------ DATA PROVIDED

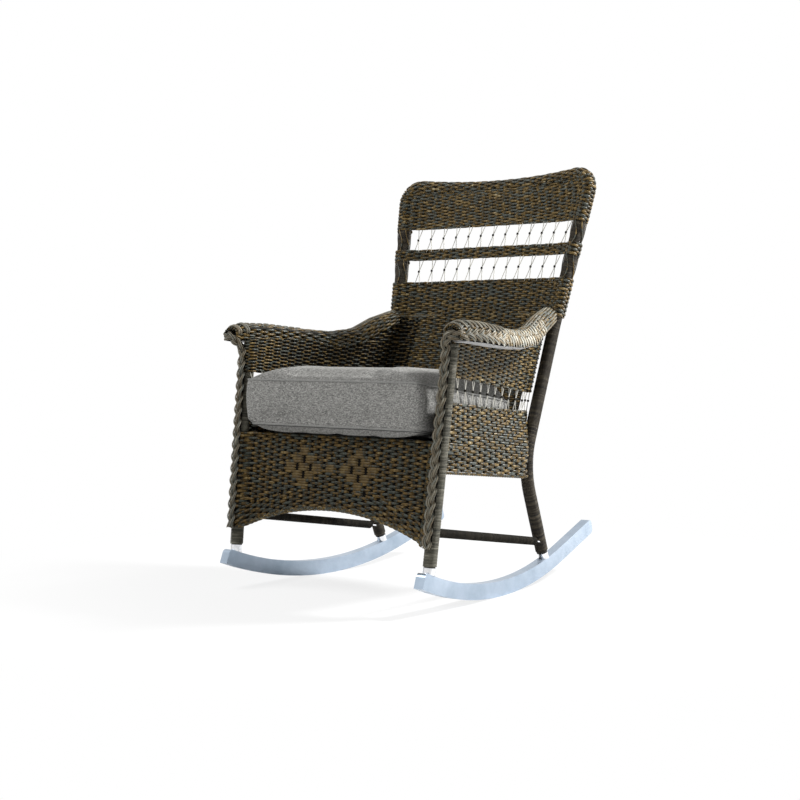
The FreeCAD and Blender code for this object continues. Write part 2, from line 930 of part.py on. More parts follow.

------------
------ DATA PROVIDED

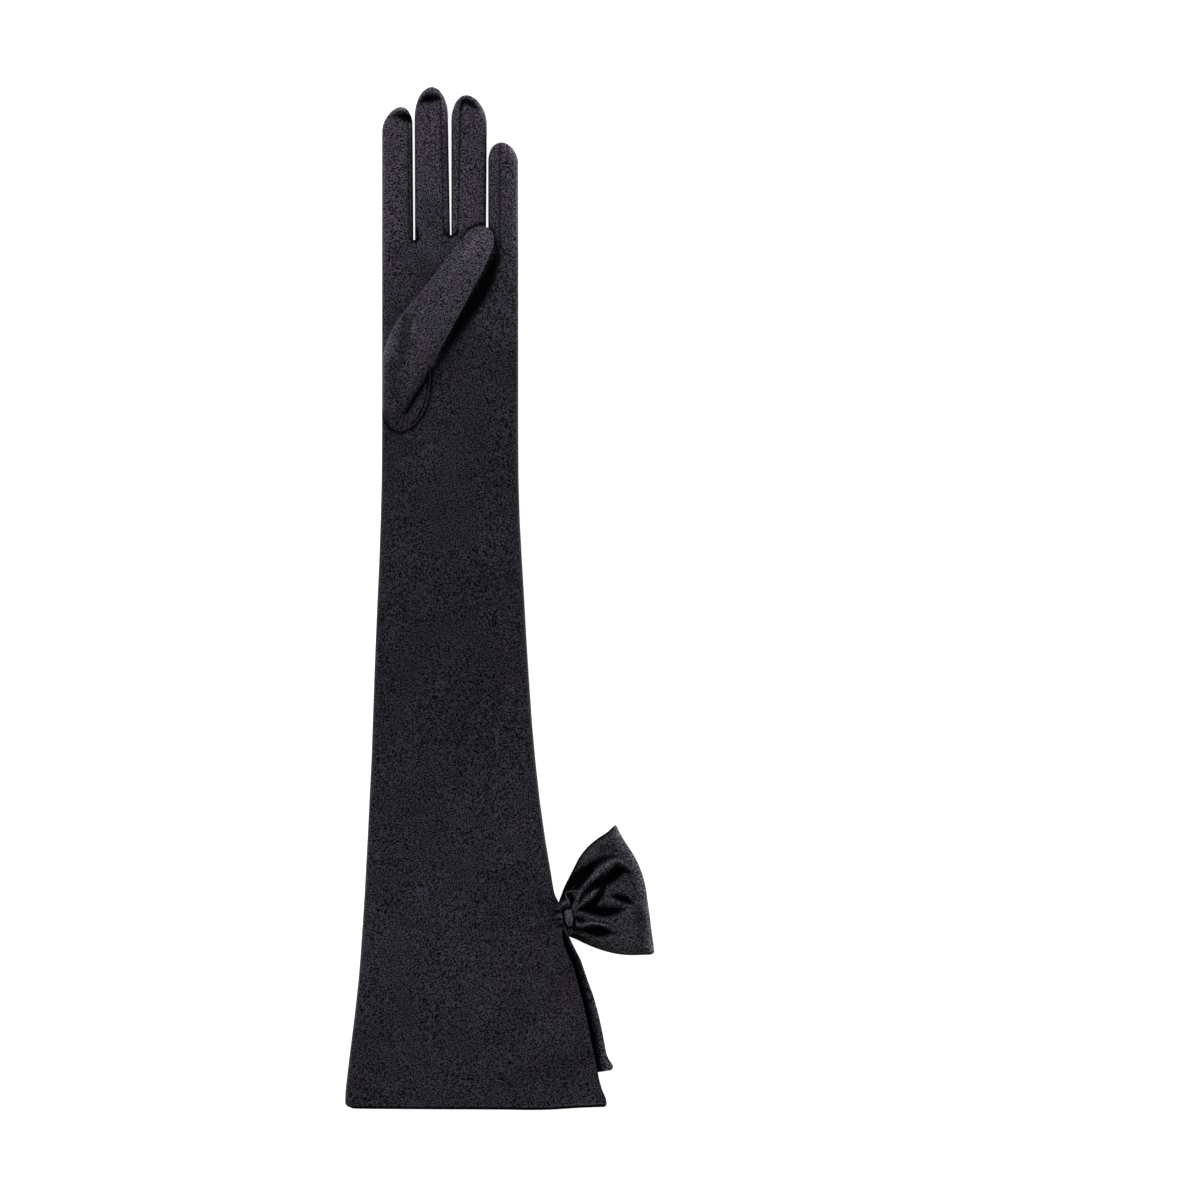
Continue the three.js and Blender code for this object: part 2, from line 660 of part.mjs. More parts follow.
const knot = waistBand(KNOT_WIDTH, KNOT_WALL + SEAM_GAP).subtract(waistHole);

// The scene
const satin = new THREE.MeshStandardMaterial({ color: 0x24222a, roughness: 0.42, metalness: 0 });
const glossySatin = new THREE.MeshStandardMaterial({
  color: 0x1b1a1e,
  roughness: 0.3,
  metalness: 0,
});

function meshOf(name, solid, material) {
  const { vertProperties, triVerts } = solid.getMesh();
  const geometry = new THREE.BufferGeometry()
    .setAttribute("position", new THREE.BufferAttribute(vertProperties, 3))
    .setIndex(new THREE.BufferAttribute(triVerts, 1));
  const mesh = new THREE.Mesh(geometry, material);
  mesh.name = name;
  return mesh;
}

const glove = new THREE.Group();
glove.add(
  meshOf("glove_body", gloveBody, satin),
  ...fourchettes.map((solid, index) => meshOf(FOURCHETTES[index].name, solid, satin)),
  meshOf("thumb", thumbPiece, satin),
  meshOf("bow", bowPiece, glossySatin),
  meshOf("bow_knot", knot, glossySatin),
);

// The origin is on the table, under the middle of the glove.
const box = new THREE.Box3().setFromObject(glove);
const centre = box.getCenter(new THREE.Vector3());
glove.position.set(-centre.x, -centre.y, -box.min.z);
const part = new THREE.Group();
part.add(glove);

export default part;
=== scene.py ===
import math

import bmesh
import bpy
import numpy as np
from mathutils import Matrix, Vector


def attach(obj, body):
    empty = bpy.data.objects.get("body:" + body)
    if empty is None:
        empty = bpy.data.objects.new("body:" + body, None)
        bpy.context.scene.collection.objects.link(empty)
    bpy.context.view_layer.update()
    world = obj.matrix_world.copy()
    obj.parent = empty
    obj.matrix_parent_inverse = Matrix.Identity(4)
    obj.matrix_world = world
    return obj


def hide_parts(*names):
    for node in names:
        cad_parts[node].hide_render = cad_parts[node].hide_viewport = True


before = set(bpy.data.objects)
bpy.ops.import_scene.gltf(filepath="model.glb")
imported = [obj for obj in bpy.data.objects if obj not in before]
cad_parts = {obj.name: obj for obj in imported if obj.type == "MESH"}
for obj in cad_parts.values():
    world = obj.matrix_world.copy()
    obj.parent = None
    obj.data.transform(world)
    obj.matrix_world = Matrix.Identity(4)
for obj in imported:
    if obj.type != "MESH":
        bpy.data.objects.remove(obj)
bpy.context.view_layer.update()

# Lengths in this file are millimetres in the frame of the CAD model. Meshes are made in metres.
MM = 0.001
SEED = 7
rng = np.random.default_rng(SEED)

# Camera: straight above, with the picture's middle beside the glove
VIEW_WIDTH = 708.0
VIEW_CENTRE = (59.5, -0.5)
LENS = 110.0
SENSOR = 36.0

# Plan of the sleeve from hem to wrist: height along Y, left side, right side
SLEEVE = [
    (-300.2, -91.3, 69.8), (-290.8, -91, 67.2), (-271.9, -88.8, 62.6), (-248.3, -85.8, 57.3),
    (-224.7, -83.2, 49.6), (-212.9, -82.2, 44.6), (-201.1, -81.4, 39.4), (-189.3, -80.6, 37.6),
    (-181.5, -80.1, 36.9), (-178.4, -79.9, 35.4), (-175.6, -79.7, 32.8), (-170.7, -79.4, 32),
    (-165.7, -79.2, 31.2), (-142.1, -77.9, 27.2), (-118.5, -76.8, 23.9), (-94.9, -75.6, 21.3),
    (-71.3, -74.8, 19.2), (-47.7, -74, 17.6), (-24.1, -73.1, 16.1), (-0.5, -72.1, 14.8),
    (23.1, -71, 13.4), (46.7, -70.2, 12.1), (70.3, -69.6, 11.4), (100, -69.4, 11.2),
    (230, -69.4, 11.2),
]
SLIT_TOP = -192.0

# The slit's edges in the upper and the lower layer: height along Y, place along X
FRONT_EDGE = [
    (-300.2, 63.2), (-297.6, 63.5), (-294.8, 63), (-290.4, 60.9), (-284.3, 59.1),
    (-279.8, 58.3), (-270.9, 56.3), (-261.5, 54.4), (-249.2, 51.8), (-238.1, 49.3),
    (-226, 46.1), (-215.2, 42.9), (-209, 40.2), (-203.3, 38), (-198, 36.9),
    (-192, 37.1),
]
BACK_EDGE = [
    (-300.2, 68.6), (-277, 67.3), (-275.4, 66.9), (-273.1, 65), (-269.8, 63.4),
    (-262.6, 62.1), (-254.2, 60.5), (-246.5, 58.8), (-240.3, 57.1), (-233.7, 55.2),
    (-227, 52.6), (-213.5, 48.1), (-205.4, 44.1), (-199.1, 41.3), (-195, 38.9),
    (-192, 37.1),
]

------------

#### WHAT IS REQUIRED
Write out only the lines that run from the line containing "of the glove." through the line containing "obj.matrix_world = world", both included, exactly as they appear above.

#### REPLY
// The origin is on the table, under the middle of the glove.
const box = new THREE.Box3().setFromObject(glove);
const centre = box.getCenter(new THREE.Vector3());
glove.position.set(-centre.x, -centre.y, -box.min.z);
const part = new THREE.Group();
part.add(glove);

export default part;
=== scene.py ===
import math

import bmesh
import bpy
import numpy as np
from mathutils import Matrix, Vector


def attach(obj, body):
    empty = bpy.data.objects.get("body:" + body)
    if empty is None:
        empty = bpy.data.objects.new("body:" + body, None)
        bpy.context.scene.collection.objects.link(empty)
    bpy.context.view_layer.update()
    world = obj.matrix_world.copy()
    obj.parent = empty
    obj.matrix_parent_inverse = Matrix.Identity(4)
    obj.matrix_world = world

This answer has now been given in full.